**Data provided**.
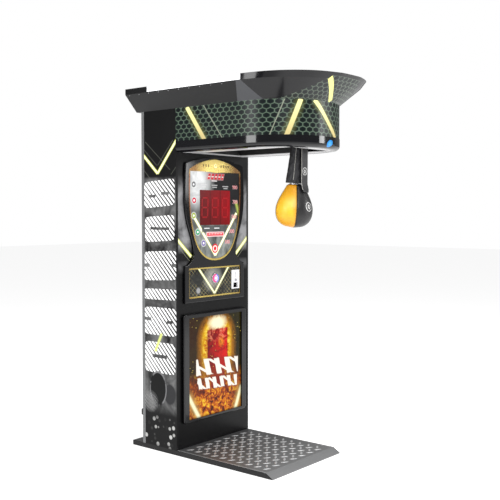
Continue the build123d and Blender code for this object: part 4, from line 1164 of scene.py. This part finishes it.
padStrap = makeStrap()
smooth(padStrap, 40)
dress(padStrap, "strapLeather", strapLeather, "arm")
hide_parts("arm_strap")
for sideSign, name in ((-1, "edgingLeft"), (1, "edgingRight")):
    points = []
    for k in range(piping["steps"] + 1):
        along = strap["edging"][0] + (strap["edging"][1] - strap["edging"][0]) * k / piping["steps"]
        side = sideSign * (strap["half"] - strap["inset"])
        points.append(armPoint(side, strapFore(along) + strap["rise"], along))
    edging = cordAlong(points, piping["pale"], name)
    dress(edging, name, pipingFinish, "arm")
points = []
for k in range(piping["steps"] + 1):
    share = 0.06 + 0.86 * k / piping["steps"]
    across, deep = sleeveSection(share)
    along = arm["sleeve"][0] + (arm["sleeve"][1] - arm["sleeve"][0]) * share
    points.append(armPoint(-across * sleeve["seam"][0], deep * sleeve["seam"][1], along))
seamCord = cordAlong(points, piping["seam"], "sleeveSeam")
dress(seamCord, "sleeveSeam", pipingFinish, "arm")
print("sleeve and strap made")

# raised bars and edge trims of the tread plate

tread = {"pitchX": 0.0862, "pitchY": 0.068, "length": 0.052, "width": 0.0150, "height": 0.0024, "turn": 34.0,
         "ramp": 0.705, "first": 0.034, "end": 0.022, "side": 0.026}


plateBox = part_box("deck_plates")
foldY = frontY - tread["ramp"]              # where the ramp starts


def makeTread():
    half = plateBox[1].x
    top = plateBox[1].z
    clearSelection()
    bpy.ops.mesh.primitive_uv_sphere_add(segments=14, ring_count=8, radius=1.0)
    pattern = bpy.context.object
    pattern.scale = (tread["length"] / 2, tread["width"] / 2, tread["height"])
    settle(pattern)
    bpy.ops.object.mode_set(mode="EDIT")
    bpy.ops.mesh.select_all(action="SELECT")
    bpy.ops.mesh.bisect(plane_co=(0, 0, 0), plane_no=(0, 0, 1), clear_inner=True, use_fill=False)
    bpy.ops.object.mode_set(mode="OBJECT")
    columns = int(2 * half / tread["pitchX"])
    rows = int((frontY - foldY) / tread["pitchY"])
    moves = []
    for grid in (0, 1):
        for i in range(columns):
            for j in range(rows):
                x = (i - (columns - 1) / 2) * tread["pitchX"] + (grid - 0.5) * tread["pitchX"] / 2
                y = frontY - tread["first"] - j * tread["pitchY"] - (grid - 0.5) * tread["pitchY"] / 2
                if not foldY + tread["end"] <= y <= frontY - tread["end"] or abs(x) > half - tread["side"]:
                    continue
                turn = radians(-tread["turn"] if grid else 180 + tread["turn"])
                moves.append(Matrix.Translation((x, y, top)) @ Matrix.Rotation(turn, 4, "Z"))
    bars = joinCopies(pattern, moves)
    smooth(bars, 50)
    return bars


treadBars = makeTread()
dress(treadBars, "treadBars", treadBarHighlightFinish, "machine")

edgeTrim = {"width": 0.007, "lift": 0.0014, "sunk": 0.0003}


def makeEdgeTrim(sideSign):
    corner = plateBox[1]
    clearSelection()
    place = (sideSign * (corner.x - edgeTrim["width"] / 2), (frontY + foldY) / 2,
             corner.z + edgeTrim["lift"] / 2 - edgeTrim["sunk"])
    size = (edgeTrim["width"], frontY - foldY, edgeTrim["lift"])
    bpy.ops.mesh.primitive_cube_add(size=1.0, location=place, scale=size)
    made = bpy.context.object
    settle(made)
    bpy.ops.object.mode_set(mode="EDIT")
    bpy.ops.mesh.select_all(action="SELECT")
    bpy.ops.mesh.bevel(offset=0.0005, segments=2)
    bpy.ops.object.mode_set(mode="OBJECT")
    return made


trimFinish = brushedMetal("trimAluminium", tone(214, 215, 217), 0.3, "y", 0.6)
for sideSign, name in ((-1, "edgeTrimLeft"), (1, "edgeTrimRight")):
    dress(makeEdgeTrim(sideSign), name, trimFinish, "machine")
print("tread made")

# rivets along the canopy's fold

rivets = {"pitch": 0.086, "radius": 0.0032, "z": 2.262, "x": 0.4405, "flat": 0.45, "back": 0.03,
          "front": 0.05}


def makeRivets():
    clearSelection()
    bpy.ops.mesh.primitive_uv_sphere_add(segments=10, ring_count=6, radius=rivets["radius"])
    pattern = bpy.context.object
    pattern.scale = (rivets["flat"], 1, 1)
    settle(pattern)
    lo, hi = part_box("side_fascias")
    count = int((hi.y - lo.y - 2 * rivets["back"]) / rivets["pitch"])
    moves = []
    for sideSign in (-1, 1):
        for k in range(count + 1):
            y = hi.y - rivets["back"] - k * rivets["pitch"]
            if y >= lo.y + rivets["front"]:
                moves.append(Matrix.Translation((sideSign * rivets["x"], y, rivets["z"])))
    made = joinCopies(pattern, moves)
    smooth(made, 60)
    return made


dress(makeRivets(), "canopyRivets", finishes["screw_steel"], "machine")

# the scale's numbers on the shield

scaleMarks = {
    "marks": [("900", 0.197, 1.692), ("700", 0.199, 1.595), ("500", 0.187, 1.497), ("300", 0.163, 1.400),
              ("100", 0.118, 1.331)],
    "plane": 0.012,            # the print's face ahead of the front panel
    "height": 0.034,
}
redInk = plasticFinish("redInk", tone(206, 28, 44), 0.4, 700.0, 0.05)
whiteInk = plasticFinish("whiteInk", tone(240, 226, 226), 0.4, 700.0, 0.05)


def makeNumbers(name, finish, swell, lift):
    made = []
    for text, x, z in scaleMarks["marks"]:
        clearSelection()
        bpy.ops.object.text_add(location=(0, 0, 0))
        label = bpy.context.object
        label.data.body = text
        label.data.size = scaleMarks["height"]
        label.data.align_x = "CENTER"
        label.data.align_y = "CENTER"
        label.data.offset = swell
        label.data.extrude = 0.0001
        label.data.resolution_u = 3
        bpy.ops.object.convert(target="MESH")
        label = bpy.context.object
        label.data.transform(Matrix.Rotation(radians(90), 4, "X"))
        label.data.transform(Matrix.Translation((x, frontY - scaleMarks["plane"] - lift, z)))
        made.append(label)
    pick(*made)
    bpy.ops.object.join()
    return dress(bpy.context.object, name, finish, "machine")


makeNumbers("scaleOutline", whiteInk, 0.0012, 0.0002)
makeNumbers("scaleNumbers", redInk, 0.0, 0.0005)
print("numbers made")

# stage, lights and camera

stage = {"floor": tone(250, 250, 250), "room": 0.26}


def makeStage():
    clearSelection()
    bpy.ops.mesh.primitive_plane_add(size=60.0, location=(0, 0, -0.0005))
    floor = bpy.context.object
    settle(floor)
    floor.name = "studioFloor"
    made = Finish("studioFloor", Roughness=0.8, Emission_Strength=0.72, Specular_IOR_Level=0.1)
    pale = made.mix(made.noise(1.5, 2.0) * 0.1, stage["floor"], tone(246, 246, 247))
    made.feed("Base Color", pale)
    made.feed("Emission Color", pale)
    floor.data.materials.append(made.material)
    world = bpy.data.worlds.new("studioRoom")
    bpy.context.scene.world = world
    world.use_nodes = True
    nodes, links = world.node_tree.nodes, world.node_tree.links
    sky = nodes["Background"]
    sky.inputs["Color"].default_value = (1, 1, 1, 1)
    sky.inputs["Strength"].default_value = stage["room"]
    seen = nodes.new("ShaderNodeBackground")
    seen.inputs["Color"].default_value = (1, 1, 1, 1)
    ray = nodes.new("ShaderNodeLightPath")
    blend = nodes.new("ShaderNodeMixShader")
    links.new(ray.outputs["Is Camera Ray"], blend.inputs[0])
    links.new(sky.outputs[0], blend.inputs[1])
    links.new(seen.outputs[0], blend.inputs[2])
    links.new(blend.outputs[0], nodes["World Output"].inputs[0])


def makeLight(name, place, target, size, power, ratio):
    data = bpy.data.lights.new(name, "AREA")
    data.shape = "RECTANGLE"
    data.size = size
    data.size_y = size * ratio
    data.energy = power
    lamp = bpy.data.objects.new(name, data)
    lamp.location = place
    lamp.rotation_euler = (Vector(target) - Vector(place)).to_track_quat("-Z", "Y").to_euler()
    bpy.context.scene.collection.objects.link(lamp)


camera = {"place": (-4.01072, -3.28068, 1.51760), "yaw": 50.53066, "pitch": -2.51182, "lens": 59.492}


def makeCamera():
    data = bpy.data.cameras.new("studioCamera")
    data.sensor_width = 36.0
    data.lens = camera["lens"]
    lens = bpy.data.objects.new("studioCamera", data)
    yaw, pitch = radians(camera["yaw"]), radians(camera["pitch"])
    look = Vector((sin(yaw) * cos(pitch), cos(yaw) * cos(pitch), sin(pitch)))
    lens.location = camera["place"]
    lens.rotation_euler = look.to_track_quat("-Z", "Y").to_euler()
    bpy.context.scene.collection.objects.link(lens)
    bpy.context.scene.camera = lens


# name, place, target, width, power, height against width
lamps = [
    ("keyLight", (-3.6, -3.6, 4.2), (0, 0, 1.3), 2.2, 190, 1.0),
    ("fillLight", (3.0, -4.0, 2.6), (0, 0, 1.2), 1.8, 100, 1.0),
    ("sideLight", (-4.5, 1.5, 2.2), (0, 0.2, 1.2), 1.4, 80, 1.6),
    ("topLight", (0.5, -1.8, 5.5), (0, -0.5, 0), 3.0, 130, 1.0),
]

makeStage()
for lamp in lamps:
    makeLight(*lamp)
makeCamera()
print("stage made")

**Brief**.
Gather and return every line that holds the string "finishes".

**The answer**.
Continue the build123d and Blender code for this object: part 4, from line 1164 of scene.py. This part finishes it.
dress(makeRivets(), "canopyRivets", finishes["screw_steel"], "machine")